The trip almost ended in Utah. “From Orr’s Ranch, Utah, to Carson City, Nevada, the road is one succession of dust, ruts, pits and holes,” wrote Eisenhower.

The next day, the convoy was running low on water. Each person got just one cup to last through supper and overnight. Fuel was running low, too, and so supper itself was cold baked beans and hard bread. Finally, a new supply of water showed up, having been brought from 12 miles away, by a team of horses. The entire team was exhausted, but because they were now behind schedule, their Sunday rest day was canceled. Finally, on Aug. 23, they made it through Utah and into Nevada, which wasn’t much better. It wasn’t until Sept. 3, after days more tedious progress, that they finally made it over the Sierra Nevada range and onto the “perfect roads” of California’s farmland, speeding through groves of peach, almond, orange and olive trees.

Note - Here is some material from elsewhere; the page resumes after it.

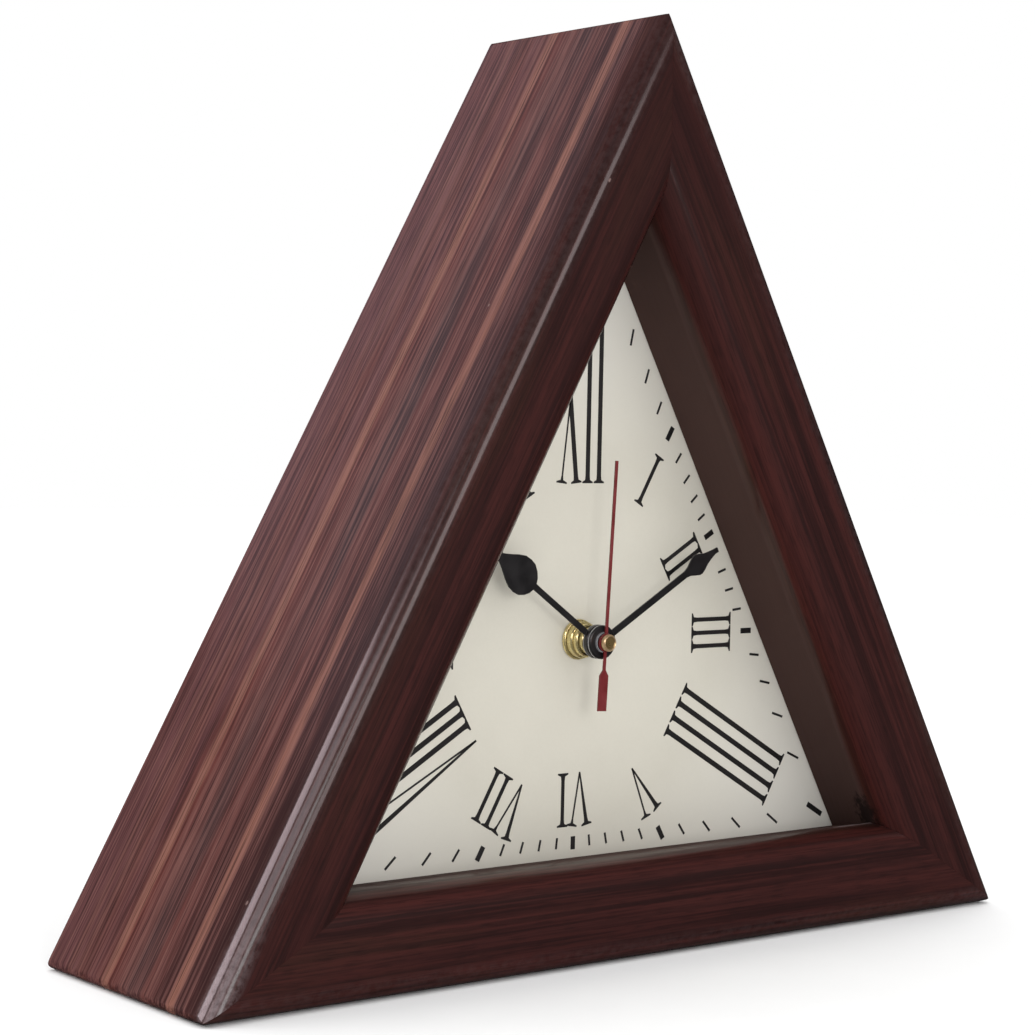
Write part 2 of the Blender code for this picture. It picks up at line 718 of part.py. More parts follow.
def build_case():
    rounds = corner_cutters()
    dowel_holes = []
    for number, (spot, normal) in enumerate(dowel_places()):
        reach = normal * (DOWEL_LENGTH / 2 + GAP)
        hole = rod(f"dowel_hole_{number}", spot - reach, spot + reach, DOWEL_RADIUS + GAP, SMALL_STEPS)
        dowel_holes.append(hole)
        reach = normal * DOWEL_LENGTH / 2
        dowel = rod(
            f"mitre_dowel_{number + 1}", spot - reach, spot + reach, DOWEL_RADIUS, SMALL_STEPS
        )
        finish(dowel, "pale_wood")
    pocket_front = BACK - POCKET_DEPTH
    pocket = plate("pocket_cutter", [hanger_outline(GAP)], pocket_front, POCKET_DEPTH + OVERRUN)
    screw_holes = [
        arbor(f"screw_hole_{number}", spot, pocket_front - SCREW_LENGTH, BACK, SCREW_RADIUS + GAP)
        for number, spot in enumerate(screw_places())
    ]
    brad_holes = []
    for number, (head, direction) in enumerate(brad_places()):
        start = head - direction * OVERRUN
        end = head + direction * (BRAD_LENGTH + GAP)
        brad_holes.append(rod(f"brad_hole_{number}", start, end, BRAD_RADIUS + GAP, SMALL_STEPS - 2))

    full = (RAIL_THICKNESS, RAIL_THICKNESS)
    section = rail_section()
    left = mitred("rail_left", "left", section, (0, 0), full)
    left = cut(
        left, rounds[0], rounds[2], *dowel_holes[:2], *dowel_holes[4:], pocket,
        *screw_holes[:2], *brad_holes[:2],
    )
    finish(left, "wood")
    right = mitred("rail_right", "right", section, (0, 0), full)
    right = cut(
        right, rounds[1], rounds[2], *dowel_holes[2:], pocket, *screw_holes[2:], *brad_holes[2:4],
    )
    finish(right, "wood")
    base = mitred("rail_base", "base", section, (0, 0), full)
    base = cut(base, rounds[0], rounds[1], *dowel_holes[:4], *brad_holes[4:])
    finish(base, "wood")
    return brad_holes


def build_beads(brad_holes):
    outer = (THIN_RAIL, THIN_RAIL)
    inner = (THIN_RAIL + BEAD_WIDTH, THIN_RAIL + BEAD_WIDTH)
    for number, side in enumerate(("left", "right", "base")):
        bead = mitred(f"bead_{side}", side, bead_section(), outer, inner)
        bead = cut(bead, *brad_holes[2 * number:2 * number + 2])
        finish(bead, "wood")
    for number, (head, direction) in enumerate(brad_places()):
        name = f"bead_brad_{number + 1}"
        inside_cap = head - direction * BRAD_HEAD_HEIGHT / 2
        tip = head + direction * BRAD_LENGTH
        shank = rod(name, inside_cap, tip, BRAD_RADIUS, SMALL_STEPS - 2)
        cap_end = head - direction * BRAD_HEAD_HEIGHT
        cap = rod(f"{name}_head", cap_end, head, BRAD_HEAD_RADIUS, SMALL_STEPS)
        finish(join(shank, cap), "steel")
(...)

The convoy made it to San Francisco six days behind schedule. The trip, overall, was a triumph, and the governor of California threw a celebratory dinner featuring clam chowder, salmon, fried chicken, sweet potatoes, Turkish melon, and cigars. The commemorative program noted that it was impossible to think of the convoy without remembering the “hardship, privation, discouragement, and even death” that the Forty-Niners had gone through just a few decades before to accomplish the same goal. Traveling across the country was no longer such a crazy idea.

But by the end of the trip, the official observer reported later, “the officers of the Convoy were thoroughly convinced that all transcontinental highways should be constructed and maintained by the Federal Government.” As Eisenhower put it, “there was a great deal of sentiment for the improving of highways,” and on that point, “the trip was an undoubted success.”

At the time, the Townsend Highway Bill, which would create the first Federal Highway Commission, was under consideration in Congress, and the convoy’s experience would help convince legislators to pass it. It would be decades before America’s road system could actually ferry cars quickly across the country, and the real road trip era would begin. But this was a start.